Beş dilde gazete çıkarılıyor

 

"Mardin'de konuşulan 4 dilin yanında turizm şehri olmasından dolayı İngilizce' yi de içine alarak 5 dilde gazete çıkarıldığını şehri gezerken konuştuğumuz esnaftan öğreniyoruz. Türk basın tarihinde ilk defa 5 dilde haberlerin bir gazetede yer alması olağanüstü heyecan verici bir uygulama olmakla birlikte yapmacıktan uzak samimi bir birlikteliği gözler önüne seriyor. Gazetenin çıkmasında herkes katkı sunuyor.

 

Örneğin her dilin ayrı editörü var. Süryanice dil editörlüğünü Süryani kilisesinin papazı yaparken Kürtçe, Arapça ve İngilizce haberlerin editörlüğünü akademisyenlerin yapıyor olması olayın ne kadar ciddi bir şekilde işlediğini Mardin'in ruhuna yakışır bir gazete olduğunu gösteriyor.

 

Burada zamanın nasıl geçtiğini anlayamadım. Oysa ben buradan ayrılırken ayak basamadığım yerleri düşünüyorum. Bir dahaki gelişimde  ise ağaçların hışırtısını, kuşların şarkısını,cevizin tadını,balın kokusunu duymak doğanın kendi gerçeğini içselleştirmek istiyorum.

 

Buradan ayrılırken de Mardin'de dinlerin ve dillerin kardeşliğini gördüm, ucu bucağı görünmeyen Mezopotamya'nın bereketli toprağını, tarih kokan dar sokaklarını, altın rengi mimarisine el değdirdim. Beş dilde türkü dinledim kimse kimseyi ötekileştirmeden, kardeşçe can cana yaşamanın tadına varmış medeni insanları gördüm.
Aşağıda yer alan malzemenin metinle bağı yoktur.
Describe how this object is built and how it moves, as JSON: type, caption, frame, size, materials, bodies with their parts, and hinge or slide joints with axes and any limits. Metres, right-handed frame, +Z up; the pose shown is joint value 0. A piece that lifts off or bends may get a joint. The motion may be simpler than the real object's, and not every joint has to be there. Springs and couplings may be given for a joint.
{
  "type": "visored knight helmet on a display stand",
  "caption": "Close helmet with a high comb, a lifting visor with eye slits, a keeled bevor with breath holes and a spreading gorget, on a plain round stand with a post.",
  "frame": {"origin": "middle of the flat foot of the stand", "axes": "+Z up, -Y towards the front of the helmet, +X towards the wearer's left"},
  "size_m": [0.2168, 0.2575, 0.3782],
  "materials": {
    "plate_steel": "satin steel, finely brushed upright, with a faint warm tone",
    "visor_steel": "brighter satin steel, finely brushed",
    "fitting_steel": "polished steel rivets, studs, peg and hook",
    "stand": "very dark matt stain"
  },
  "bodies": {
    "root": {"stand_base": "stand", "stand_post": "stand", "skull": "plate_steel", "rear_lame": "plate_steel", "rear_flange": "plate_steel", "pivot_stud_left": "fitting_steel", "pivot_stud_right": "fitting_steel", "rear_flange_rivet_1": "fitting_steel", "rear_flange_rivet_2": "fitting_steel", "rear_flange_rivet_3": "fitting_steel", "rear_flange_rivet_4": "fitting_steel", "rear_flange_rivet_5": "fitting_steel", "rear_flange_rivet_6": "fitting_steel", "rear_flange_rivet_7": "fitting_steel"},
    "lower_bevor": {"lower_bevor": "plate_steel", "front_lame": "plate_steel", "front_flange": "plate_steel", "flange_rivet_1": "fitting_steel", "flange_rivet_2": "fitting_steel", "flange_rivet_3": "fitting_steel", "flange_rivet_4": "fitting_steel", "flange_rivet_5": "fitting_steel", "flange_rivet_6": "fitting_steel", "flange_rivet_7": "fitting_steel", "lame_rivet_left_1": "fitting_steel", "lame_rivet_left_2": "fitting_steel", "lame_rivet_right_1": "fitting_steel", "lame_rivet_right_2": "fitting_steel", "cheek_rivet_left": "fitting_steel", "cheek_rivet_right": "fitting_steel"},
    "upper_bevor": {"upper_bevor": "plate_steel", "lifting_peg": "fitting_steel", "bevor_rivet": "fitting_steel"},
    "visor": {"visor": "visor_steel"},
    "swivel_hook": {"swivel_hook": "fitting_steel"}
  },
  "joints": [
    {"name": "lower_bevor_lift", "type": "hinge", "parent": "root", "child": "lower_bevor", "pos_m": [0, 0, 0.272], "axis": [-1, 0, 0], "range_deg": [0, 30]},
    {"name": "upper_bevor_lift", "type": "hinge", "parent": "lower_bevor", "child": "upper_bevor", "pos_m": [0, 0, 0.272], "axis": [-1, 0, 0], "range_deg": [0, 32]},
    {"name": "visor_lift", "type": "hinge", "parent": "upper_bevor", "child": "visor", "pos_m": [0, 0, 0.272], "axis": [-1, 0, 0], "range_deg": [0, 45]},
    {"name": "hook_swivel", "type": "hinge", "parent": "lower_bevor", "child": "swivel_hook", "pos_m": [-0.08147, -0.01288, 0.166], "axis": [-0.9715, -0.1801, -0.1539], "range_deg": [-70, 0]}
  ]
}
Medeniyetin sadece giyim, yaşam tarzıyla değil  düşünce ve onu hayata geçirebilme becerisinde de olduğuna inanan bir olarak bu düşüncenin tüm ülkede hayat bulmasını, antik ve modern kültürün iç içe geçtiği bu masalsı kentin çarşısına ilk adımımızı attığımızda ikram edilen dibek kahvesi ve badem şekeri tadında bir kardeşliğin yayılmasını diliyorum.